Work out how many lines hold the string "that". The answer is a single number, nothing more.

+ + + + +

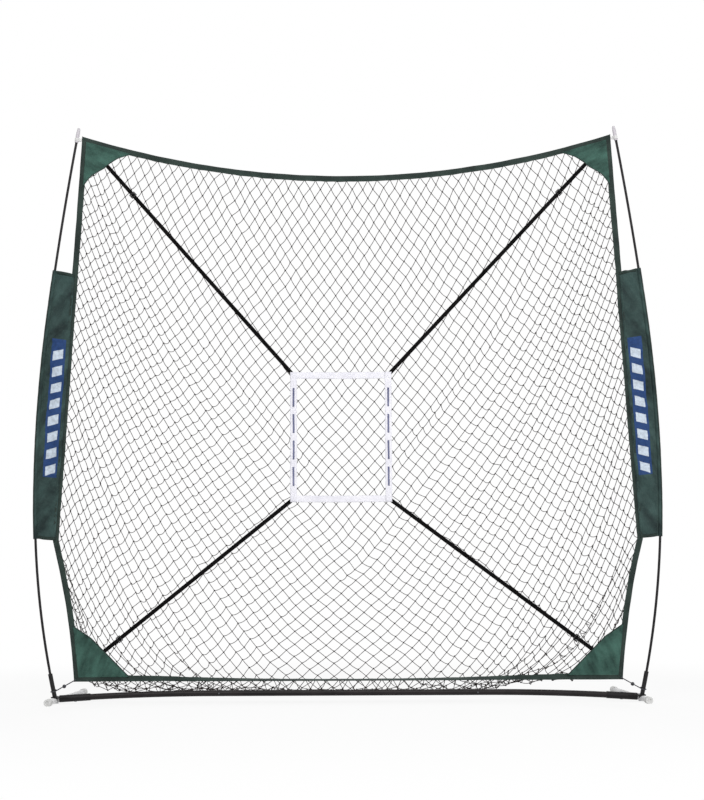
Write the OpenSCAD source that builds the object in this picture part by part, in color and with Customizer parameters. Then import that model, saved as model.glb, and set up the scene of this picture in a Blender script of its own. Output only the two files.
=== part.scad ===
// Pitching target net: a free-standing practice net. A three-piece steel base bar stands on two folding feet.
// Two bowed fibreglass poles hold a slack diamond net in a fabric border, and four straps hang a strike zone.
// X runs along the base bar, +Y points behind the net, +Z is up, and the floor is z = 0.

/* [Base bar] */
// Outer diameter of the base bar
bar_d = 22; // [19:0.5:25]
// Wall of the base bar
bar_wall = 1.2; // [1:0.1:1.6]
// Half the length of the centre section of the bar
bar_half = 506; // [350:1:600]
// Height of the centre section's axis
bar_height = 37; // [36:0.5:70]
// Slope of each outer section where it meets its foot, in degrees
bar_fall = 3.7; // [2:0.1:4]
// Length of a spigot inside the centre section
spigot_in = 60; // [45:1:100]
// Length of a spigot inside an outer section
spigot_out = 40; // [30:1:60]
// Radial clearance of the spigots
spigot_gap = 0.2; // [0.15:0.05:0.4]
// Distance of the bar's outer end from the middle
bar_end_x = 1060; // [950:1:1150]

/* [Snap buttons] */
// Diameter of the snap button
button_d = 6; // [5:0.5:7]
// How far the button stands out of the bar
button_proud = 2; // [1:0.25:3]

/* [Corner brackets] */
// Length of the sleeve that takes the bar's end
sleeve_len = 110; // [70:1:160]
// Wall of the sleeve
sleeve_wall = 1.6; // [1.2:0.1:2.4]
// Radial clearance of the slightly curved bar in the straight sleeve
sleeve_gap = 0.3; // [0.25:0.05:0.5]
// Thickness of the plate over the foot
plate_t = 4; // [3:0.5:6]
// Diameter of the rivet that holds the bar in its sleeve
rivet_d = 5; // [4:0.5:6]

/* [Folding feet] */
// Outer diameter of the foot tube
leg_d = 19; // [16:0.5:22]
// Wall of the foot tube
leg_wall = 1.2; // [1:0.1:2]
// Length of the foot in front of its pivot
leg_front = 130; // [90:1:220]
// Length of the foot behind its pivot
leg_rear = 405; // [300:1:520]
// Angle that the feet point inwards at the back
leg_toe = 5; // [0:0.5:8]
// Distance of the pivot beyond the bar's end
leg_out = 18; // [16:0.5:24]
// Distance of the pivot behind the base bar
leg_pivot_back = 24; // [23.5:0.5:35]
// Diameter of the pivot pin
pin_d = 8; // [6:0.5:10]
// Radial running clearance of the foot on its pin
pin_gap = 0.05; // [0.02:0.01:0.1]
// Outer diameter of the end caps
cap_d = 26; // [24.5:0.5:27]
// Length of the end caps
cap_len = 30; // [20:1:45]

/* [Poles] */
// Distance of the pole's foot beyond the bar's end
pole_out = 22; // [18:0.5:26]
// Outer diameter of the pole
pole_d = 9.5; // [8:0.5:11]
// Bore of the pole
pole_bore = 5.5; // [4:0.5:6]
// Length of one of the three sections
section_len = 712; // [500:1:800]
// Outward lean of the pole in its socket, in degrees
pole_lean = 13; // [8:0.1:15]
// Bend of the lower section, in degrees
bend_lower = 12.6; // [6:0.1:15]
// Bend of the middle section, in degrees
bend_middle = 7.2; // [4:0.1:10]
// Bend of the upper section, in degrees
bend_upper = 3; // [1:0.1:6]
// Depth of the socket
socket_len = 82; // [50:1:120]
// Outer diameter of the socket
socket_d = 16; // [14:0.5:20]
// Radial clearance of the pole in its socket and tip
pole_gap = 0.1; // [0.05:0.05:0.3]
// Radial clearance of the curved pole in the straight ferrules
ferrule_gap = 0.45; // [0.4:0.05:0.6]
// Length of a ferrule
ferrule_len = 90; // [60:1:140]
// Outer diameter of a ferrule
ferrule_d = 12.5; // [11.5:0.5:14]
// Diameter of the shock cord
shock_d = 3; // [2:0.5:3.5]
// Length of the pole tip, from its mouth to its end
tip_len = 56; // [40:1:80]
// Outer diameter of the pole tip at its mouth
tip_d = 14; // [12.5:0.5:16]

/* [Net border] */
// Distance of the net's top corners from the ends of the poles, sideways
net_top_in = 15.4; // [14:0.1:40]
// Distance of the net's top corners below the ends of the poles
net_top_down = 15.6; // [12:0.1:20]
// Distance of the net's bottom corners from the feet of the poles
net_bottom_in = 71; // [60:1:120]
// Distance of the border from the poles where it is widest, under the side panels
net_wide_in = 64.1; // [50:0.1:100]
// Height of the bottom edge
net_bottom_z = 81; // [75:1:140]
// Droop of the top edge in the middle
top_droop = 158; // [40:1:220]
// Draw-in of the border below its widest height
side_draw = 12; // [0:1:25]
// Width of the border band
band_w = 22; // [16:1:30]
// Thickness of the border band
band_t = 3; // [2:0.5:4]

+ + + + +

* WRITTEN RESPONSE:
4